Thanks for all the suggestions - I'll research some of these in a bit more detail in the next couple of weeks and decide on one or two.  

Castorboy - looking at a map, I see we are staying within cycling distance of the Lost Gardens of Heligan, so we might well visit.  That is, if I can persuade the rest of my family that it's worth it.
Castorboy

Re: Books linked with places

Green Jay wrote:

For Lyme Regis, books include The French Lieutenant's Woman, of course, and Jane Austen's Persuasion. Further along the coast, in Devon, The Sidmouth Letters by Jane Gardam, continues the watering place and Jane Austen theme, examining in fiction a hinted-at romantic episode in JA's life.

Even further westwards, Exmouth could become a place for Graham Hurley fans to visit. His new detective series begins with Western approaches and the arrival in the town of Sergeant Jimmy Suttle from Portsmouth and the DI Joe Faraday series. Of course it can’t be a coincidence that Hurley lives in Exmouth….
Jen M

Re: Books linked with places

Castorboy wrote:
Green Jay wrote:

For Lyme Regis, books include The French Lieutenant's Woman, of course, and Jane Austen's Persuasion. Further along the coast, in Devon, The Sidmouth Letters by Jane Gardam, continues the watering place and Jane Austen theme, examining in fiction a hinted-at romantic episode in JA's life.

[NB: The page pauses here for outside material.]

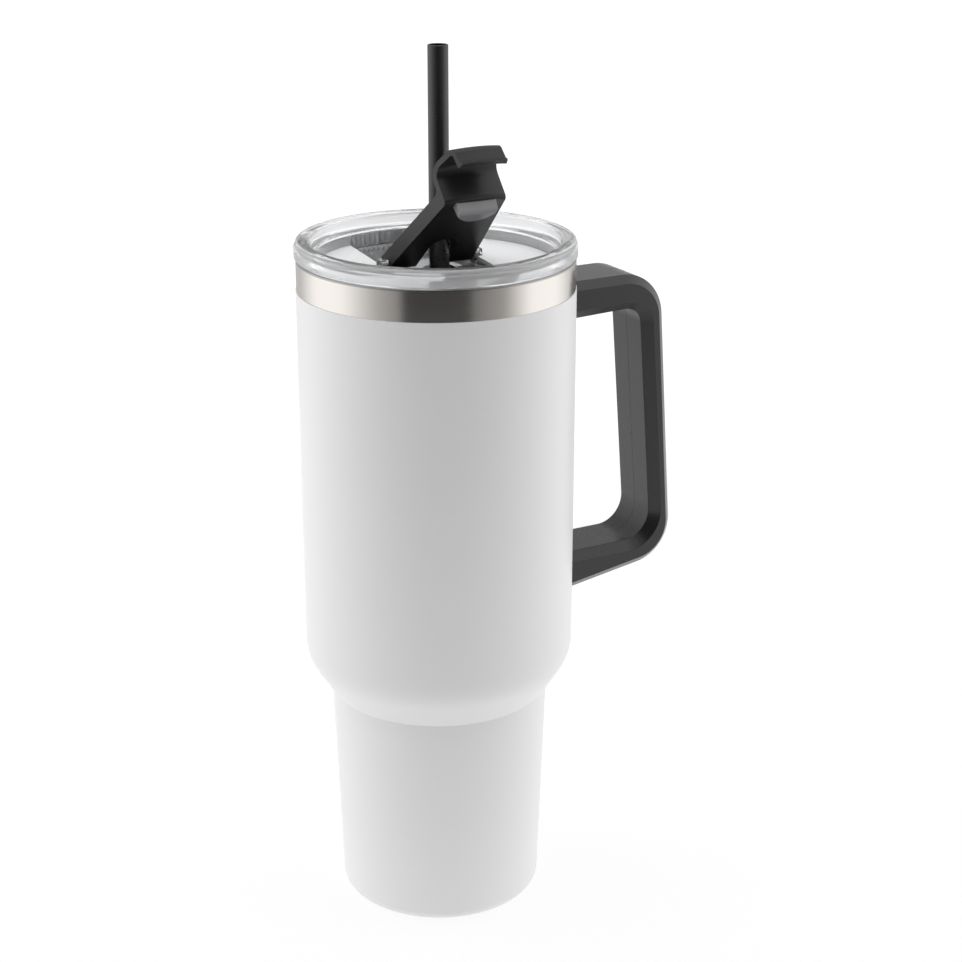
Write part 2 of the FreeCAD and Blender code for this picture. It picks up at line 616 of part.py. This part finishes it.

Even further westwards, Exmouth could become a place for Graham Hurley fans to visit. His new detective series begins with Western approaches and the arrival in the town of Sergeant Jimmy Suttle from Portsmouth and the DI Joe Faraday series. Of course it can’t be a coincidence that Hurley lives in Exmouth….


I have the second Joe Faraday novel on my Kindle, but I understand that the series stays in Portsmouth for several books.  I am sure I will eventually get to the Exmouth ones.  I have been to Exmouth beach a couple of times, and have cycled around the Exe estuary, but don't remember visiting the town.
Castorboy

You're right, Jen, the Faraday novels, 12 in all, do stay mainly in Portsmouth and arrive at a satisfactory ending. I have a feeling the Suttle series will be just as compelling for us crime fans.